> _Given instruction_: Where the data below has the string "Blender", return the whole line.

===== Extracted material =====

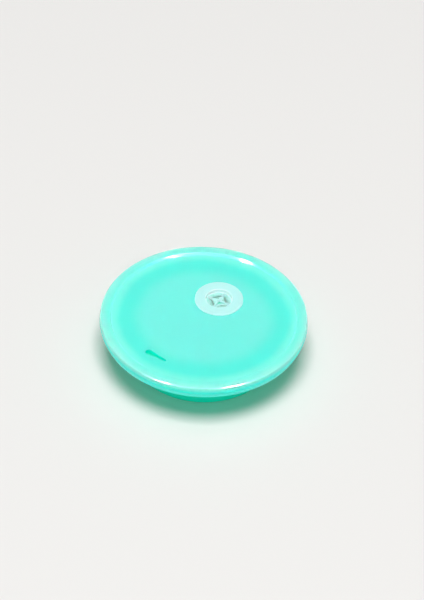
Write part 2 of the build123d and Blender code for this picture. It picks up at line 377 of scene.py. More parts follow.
def cut(piece, *cutters):
    """Takes the cutters out of a piece and removes them."""
    for cutter in cutters:
        modify(piece, "BOOLEAN", operation="DIFFERENCE", solver="EXACT", object=cutter)
        bpy.data.objects.remove(cutter)
    bm = bmesh.new()
    bm.from_mesh(piece.data)
    bmesh.ops.remove_doubles(bm, verts=bm.verts, dist=SAME_POINT_AFTER_CUT)
    bmesh.ops.dissolve_degenerate(bm, dist=SHORTEST_EDGE, edges=bm.edges)
    bmesh.ops.triangulate(bm, faces=[face for face in bm.faces if len(face.verts) > 4])
    bm.to_mesh(piece.data)
    bm.free()
    for polygon in piece.data.polygons:
        polygon.use_smooth = True
    piece.data.set_sharp_from_angle(angle=SHARP_ANGLE)
    return piece


def weighed(piece):
    """Shades broad flat faces flat where they meet small rounds."""
    return modify(piece, "WEIGHTED_NORMAL", keep_sharp=True)


def joined(pieces):
    """Joins pieces into the first one."""
    bm = bmesh.new()
    for piece in pieces:
        bm.from_mesh(piece.data)
    first = pieces[0]
    bm.to_mesh(first.data)
    bm.free()
    for piece in pieces[1:]:
        bpy.data.objects.remove(piece)
    first.data.set_sharp_from_angle(angle=SHARP_ANGLE)
    return first


# ---------------------------------------------------------------- sizes from the CAD nodes

@lru_cache(maxsize=None)
def box_of(node):
    """The lowest and highest corners of a CAD node's box."""
    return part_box(node)


def top_of(node):
    return box_of(node)[1].z


def foot_of(node):
    return box_of(node)[0].z


def radius_of(node):
    return box_of(node)[1].x


# ---------------------------------------------------------------- the silicone body, its collar and its disc

class Fold:
    """The mid-wall lines of a folding wall: its larger and smaller ends, its middle, its foot and its top."""

    def __init__(self, node, smaller_band):
        self.outer = radius_of(node) - HALF_FOLD
        self.inner = radius_of(smaller_band) - HALF_WALL
        self.web = (self.outer + self.inner) / 2
        self.low = foot_of(node) + HALF_FOLD
        self.high = top_of(node) - HALF_FOLD


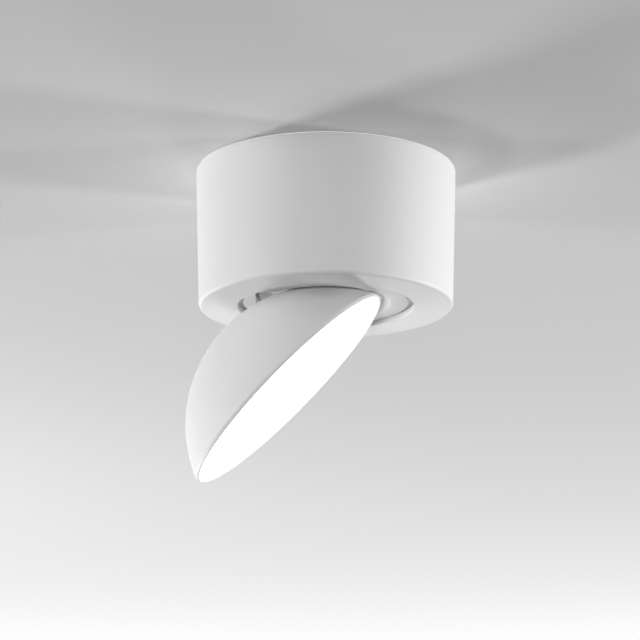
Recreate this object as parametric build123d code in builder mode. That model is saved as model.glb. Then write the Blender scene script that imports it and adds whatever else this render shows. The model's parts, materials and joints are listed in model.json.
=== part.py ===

=====

> _Full solution_:
Write part 2 of the build123d and Blender code for this picture. It picks up at line 377 of scene.py. More parts follow.
Recreate this object as parametric build123d code in builder mode. That model is saved as model.glb. Then write the Blender scene script that imports it and adds whatever else this render shows. The model's parts, materials and joints are listed in model.json.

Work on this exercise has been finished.